What is needed ▸
Beneath this instruction is a block of data; output from it exactly the lines that run from the one containing "part.mjs on. More parts follow." through the one containing "for node in", inclusive.
+===+
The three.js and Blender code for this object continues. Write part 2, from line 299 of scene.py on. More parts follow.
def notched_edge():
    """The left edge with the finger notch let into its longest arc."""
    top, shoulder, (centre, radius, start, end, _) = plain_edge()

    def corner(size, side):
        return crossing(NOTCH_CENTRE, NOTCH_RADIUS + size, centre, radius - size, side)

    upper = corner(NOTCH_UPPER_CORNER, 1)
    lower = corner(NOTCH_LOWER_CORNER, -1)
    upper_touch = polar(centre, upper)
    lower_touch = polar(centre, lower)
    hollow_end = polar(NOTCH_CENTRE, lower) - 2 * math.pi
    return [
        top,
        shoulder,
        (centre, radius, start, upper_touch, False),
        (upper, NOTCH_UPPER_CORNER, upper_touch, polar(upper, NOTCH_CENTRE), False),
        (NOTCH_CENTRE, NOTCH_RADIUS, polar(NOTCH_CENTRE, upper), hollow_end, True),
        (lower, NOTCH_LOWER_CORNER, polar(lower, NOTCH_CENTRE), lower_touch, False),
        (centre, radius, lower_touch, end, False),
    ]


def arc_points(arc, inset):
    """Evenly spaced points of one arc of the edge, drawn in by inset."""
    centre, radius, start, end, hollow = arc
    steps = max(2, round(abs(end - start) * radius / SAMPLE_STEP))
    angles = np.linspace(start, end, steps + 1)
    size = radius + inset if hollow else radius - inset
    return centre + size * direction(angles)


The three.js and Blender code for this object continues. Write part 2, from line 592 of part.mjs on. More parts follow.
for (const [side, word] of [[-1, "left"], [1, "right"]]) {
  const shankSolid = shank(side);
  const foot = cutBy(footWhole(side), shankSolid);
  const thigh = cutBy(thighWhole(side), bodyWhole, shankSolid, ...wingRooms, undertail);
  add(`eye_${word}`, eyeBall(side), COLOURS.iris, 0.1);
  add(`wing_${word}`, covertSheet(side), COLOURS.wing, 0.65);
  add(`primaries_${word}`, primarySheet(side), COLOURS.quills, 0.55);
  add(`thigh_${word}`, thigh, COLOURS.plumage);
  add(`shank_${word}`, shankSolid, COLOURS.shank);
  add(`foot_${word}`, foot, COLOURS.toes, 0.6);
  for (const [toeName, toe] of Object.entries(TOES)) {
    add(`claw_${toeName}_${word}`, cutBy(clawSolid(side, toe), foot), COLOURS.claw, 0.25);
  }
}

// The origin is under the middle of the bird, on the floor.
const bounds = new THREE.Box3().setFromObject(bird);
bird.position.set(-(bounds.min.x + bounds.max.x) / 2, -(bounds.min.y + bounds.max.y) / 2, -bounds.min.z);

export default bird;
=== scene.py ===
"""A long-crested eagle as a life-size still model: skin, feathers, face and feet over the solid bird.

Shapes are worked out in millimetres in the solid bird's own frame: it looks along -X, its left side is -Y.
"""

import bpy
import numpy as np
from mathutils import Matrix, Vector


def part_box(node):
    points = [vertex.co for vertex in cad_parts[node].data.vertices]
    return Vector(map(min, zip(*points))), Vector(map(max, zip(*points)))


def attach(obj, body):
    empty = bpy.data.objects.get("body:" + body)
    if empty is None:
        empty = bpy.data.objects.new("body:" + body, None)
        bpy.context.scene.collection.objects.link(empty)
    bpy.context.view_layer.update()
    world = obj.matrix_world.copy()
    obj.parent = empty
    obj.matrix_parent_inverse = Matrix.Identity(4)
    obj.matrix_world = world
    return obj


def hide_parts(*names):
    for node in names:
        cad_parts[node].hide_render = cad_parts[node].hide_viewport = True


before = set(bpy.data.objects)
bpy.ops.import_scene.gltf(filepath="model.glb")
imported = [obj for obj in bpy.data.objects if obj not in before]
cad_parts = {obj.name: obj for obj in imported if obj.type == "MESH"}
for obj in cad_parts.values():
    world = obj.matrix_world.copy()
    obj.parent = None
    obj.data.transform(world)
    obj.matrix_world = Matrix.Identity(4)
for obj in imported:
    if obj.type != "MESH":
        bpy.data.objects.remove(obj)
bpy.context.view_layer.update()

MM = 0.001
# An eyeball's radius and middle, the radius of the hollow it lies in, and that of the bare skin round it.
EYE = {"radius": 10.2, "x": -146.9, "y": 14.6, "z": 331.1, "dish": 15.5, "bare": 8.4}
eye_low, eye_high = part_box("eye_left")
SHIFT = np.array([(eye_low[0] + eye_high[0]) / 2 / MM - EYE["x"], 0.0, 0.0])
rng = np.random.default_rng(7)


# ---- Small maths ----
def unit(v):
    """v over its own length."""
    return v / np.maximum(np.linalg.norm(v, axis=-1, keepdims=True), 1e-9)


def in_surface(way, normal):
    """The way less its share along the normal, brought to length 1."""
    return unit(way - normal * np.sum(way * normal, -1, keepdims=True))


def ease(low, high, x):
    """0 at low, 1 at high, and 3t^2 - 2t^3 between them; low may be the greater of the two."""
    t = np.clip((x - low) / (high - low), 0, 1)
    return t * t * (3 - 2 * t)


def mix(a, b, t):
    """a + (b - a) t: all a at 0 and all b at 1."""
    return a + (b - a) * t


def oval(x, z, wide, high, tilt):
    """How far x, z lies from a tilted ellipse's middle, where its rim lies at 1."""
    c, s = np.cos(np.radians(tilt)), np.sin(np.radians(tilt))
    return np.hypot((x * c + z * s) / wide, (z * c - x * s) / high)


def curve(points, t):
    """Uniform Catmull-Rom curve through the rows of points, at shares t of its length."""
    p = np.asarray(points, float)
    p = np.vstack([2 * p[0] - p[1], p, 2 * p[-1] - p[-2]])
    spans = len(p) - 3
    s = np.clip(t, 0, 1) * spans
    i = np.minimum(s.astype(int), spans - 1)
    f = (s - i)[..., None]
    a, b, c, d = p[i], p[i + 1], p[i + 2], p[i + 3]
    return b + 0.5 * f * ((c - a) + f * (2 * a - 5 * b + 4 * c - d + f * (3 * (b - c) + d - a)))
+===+
Written solution ▸
The three.js and Blender code for this object continues. Write part 2, from line 592 of part.mjs on. More parts follow.
for (const [side, word] of [[-1, "left"], [1, "right"]]) {
  const shankSolid = shank(side);
  const foot = cutBy(footWhole(side), shankSolid);
  const thigh = cutBy(thighWhole(side), bodyWhole, shankSolid, ...wingRooms, undertail);
  add(`eye_${word}`, eyeBall(side), COLOURS.iris, 0.1);
  add(`wing_${word}`, covertSheet(side), COLOURS.wing, 0.65);
  add(`primaries_${word}`, primarySheet(side), COLOURS.quills, 0.55);
  add(`thigh_${word}`, thigh, COLOURS.plumage);
  add(`shank_${word}`, shankSolid, COLOURS.shank);
  add(`foot_${word}`, foot, COLOURS.toes, 0.6);
  for (const [toeName, toe] of Object.entries(TOES)) {
    add(`claw_${toeName}_${word}`, cutBy(clawSolid(side, toe), foot), COLOURS.claw, 0.25);
  }
}

// The origin is under the middle of the bird, on the floor.
const bounds = new THREE.Box3().setFromObject(bird);
bird.position.set(-(bounds.min.x + bounds.max.x) / 2, -(bounds.min.y + bounds.max.y) / 2, -bounds.min.z);

export default bird;
=== scene.py ===
"""A long-crested eagle as a life-size still model: skin, feathers, face and feet over the solid bird.

Shapes are worked out in millimetres in the solid bird's own frame: it looks along -X, its left side is -Y.
"""

import bpy
import numpy as np
from mathutils import Matrix, Vector


def part_box(node):
    points = [vertex.co for vertex in cad_parts[node].data.vertices]
    return Vector(map(min, zip(*points))), Vector(map(max, zip(*points)))


def attach(obj, body):
    empty = bpy.data.objects.get("body:" + body)
    if empty is None:
        empty = bpy.data.objects.new("body:" + body, None)
        bpy.context.scene.collection.objects.link(empty)
    bpy.context.view_layer.update()
    world = obj.matrix_world.copy()
    obj.parent = empty
    obj.matrix_parent_inverse = Matrix.Identity(4)
    obj.matrix_world = world
    return obj


def hide_parts(*names):
    for node in names:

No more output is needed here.